• [Problem details]: The line containing "# grip bar to" marks the end: quote every line from the start of the records below through it, word for word.

• [Records to use]:
#####
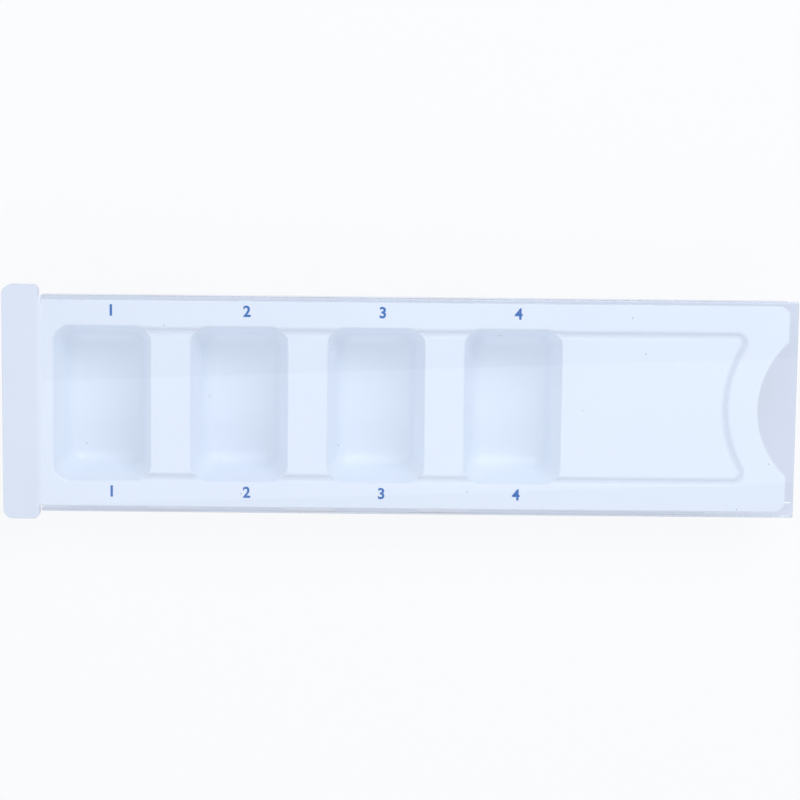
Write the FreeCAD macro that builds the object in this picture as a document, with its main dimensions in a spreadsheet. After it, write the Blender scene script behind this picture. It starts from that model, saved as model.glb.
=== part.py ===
import FreeCAD, Part
import math
import os
import Sketcher

# Day dispenser for tablets: a white tray with four scooped wells, a writing field, a thumb notch and a
# grip bar, under a clear cover whose rails hook round the tray's flange. Millimetres, +Z up, +X from the
# grip bar to the notch. The frame's origin is the middle of the underside of the closed dispenser.

SIZES = {
    # Plan of the tray
    "bar_width": 8.2,
    "bar_overhang": 3.2,
    "bar_thickness": 3.2,
    "bar_corner_radius": 2.2,
    "bar_inner_radius": 1.4,
    "neck_fillet": 0.6,
    "body_length": 170.1,
    "body_width": 47.1,
    "lobe_corner_radius": 2.4,
    "notch_radius": 20.8,
    "notch_depth": 6.8,
    "notch_corner_radius": 1.2,
    # Heights and walls of the tray
    "tray_height": 13.8,
    "flange_thickness": 1.6,
    "edge_round": 0.3,
    "wall": 1.3,
    "floor_thickness": 1.2,
    # Recess outline, and the groove along it round bridges and writing field
    "recess_start": 3.5,
    "flange_width": 5.8,
    "field_corner_radius": 2.9,
    "field_end_land": 6.2,
    "groove_width": 2.1,
    "groove_depth": 0.8,
    "groove_draft": 48.0,
    "groove_edge_round": 0.5,
    "groove_floor_round": 0.35,
    # Wells
    "well_count": 4,
    "well_pitch": 31.05,
    "well_length": 22.0,
    "well_corner_radius": 3.8,
    "draft_angle": 12.0,
    "floor_fillet": 3.5,
    "corner_margin": 0.1,
    "scoop_radius": 40.0,
    "well_edge_round": 0.55,
    # Ribs below
    "rib_thickness": 1.1,
    "rib_depth": 5.0,
    "foot_inset": 4.0,
    "bar_rib_count": 5,
    # Cover
    "cover_overhang": 1.7,
    "cover_wall": 0.8,
    "cover_gap": 0.85,
    "side_clearance": 0.4,
    "top_clearance": 0.4,
    "rail_lip": 2.2,
    "cover_corner_radius": 0.5,
}

# Places worked out from the sizes, along X from the outer face of the grip bar and up from the base
OVERALL = "(Sizes.bar_width + Sizes.body_length + Sizes.cover_overhang)"
BODY_END = "(Sizes.bar_width + Sizes.body_length)"
BAR_SPAN = "(Sizes.body_width + 2 * Sizes.bar_overhang)"
RECESS_WIDTH = "(Sizes.body_width - 2 * Sizes.flange_width)"
NOTCH_CENTRE = f"({BODY_END} + Sizes.notch_radius - Sizes.notch_depth)"
RECESS_END_RADIUS = "(Sizes.notch_radius + Sizes.field_end_land)"
FLANGE_UNDER = "(Sizes.tray_height - Sizes.flange_thickness)"
WELL_LEFT = "(Sizes.bar_width + Sizes.recess_start)"
WELL_MIDDLE = f"({WELL_LEFT} + Sizes.well_length / 2)"
LAST_WELL_RIGHT = f"({WELL_LEFT} + (Sizes.well_count - 1) * Sizes.well_pitch + Sizes.well_length)"
CUP_TOP = "(Sizes.tray_height - (Sizes.flange_thickness + Sizes.groove_depth) / 2)"
CAVITY_BOTTOM = "(Sizes.floor_thickness / 2)"
SCOOP_RISE = "(Sizes.well_length ^ 2 / (8 * Sizes.scoop_radius))"
FLOOR_FILLET = "min(Sizes.floor_fillet; Sizes.well_corner_radius - Sizes.corner_margin)"
FIELD_END = f"({NOTCH_CENTRE} - {RECESS_END_RADIUS})"

# How near a point lies to a line or a place to count as on it
ON_PLACE = 0.01


def make_sheet(doc):
    """Put the driving sizes in the sheet, one aliased cell each."""
    sheet = doc.addObject("Spreadsheet::Sheet", "Sizes")
    for row, (name, value) in enumerate(SIZES.items(), start=1):
        sheet.set(f"A{row}", name)
        sheet.set(f"B{row}", str(value))
        sheet.setAlias(f"B{row}", name)
    doc.recompute()
    return sheet


def evaluate(sheet, text):
    """Value of an expression in the sheet's sizes, for a first guess of a sketch or to find an edge."""
    result = sheet.evalExpression(text)
    return float(getattr(result, "Value", result))


def origin_plane(body, role):
    """One of a body's own origin planes."""
    for feature in body.Origin.OriginFeatures:
        if feature.Role == role:
            return feature
    raise ValueError(role)


def new_sketch(body, name, role="XY_Plane", level=None):
    """Sketch on an origin plane, moved along its normal by an expression."""
    sketch = body.newObject("Sketcher::SketchObject", name)
    sketch.AttachmentSupport = [(origin_plane(body, role), "")]
    sketch.MapMode = "FlatFace"
    if level is not None:
        sketch.setExpression("AttachmentOffset.Base.z", level)
    return sketch


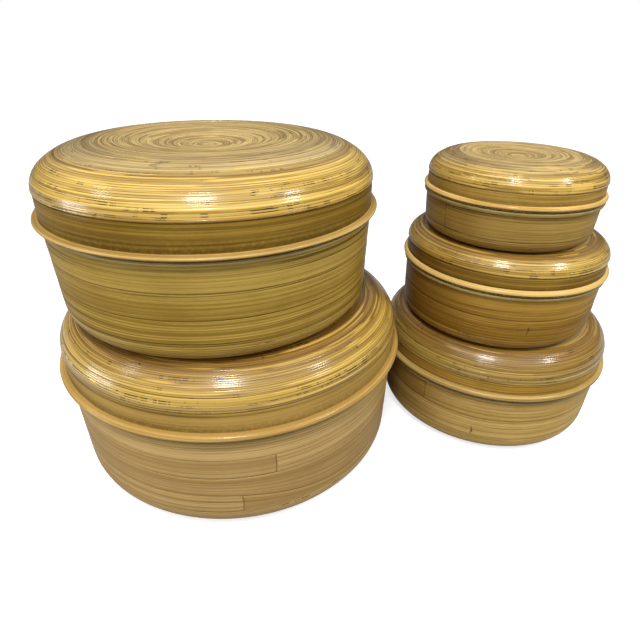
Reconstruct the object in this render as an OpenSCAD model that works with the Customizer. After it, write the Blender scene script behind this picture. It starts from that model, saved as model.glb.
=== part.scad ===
// A graded set of five round lidded boxes of spun bamboo, standing as two stacks.
// Thin strips are wound on edge into floors, corners and lids, and wide strips are
// bent into hoops for the upright walls. Every closed box fits inside the next
// larger one. The origin is on the table, under the middle of the whole set.

/* [Box 1, largest, left stack below] */
// Diameter over the lid's rim bead
box1_d = 380; // [376:1:384]
// Height of the base, floor to rim
box1_base_h = 123.5; // [118:0.5:150]
// Height of the lid's upright side
box1_side_h = 29.5; // [22:0.5:34]
// Height of the half-round bead round the lid's mouth
box1_bead_h = 8.5; // [6:0.5:12]
// Height of the lid's rounded shoulder
box1_shoulder_h = 32; // [24:1:40]
// Diameter of the crown disc inside the shoulder
box1_crown_d = 278; // [240:2:300]
// Depth of the crown's dished middle
box1_dish = 5; // [1:0.5:8]
// Radius of the corner between floor and wall
box1_corner_r = 27; // [14:1:30]
// Number of strip hoops in the wall
box1_courses = 4; // [1:1:5]

/* [Box 2, left stack above] */
// Diameter over the lid's rim bead
box2_d = 330; // [318:1:338]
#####
• [Output below]:
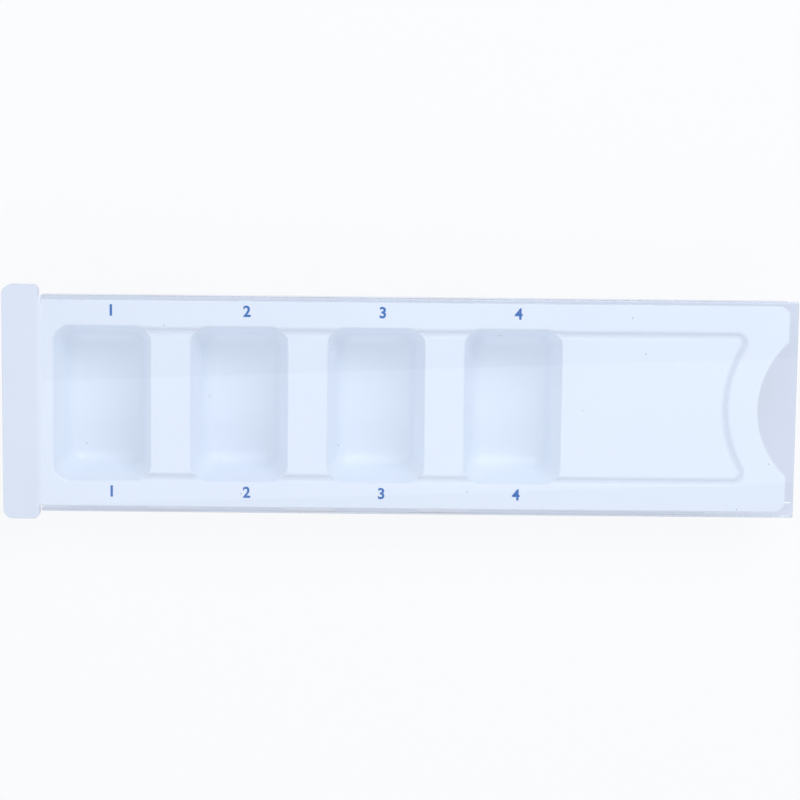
Write the FreeCAD macro that builds the object in this picture as a document, with its main dimensions in a spreadsheet. After it, write the Blender scene script behind this picture. It starts from that model, saved as model.glb.
=== part.py ===
import FreeCAD, Part
import math
import os
import Sketcher

# Day dispenser for tablets: a white tray with four scooped wells, a writing field, a thumb notch and a
# grip bar, under a clear cover whose rails hook round the tray's flange. Millimetres, +Z up, +X from the
# grip bar to the notch. The frame's origin is the middle of the underside of the closed dispenser.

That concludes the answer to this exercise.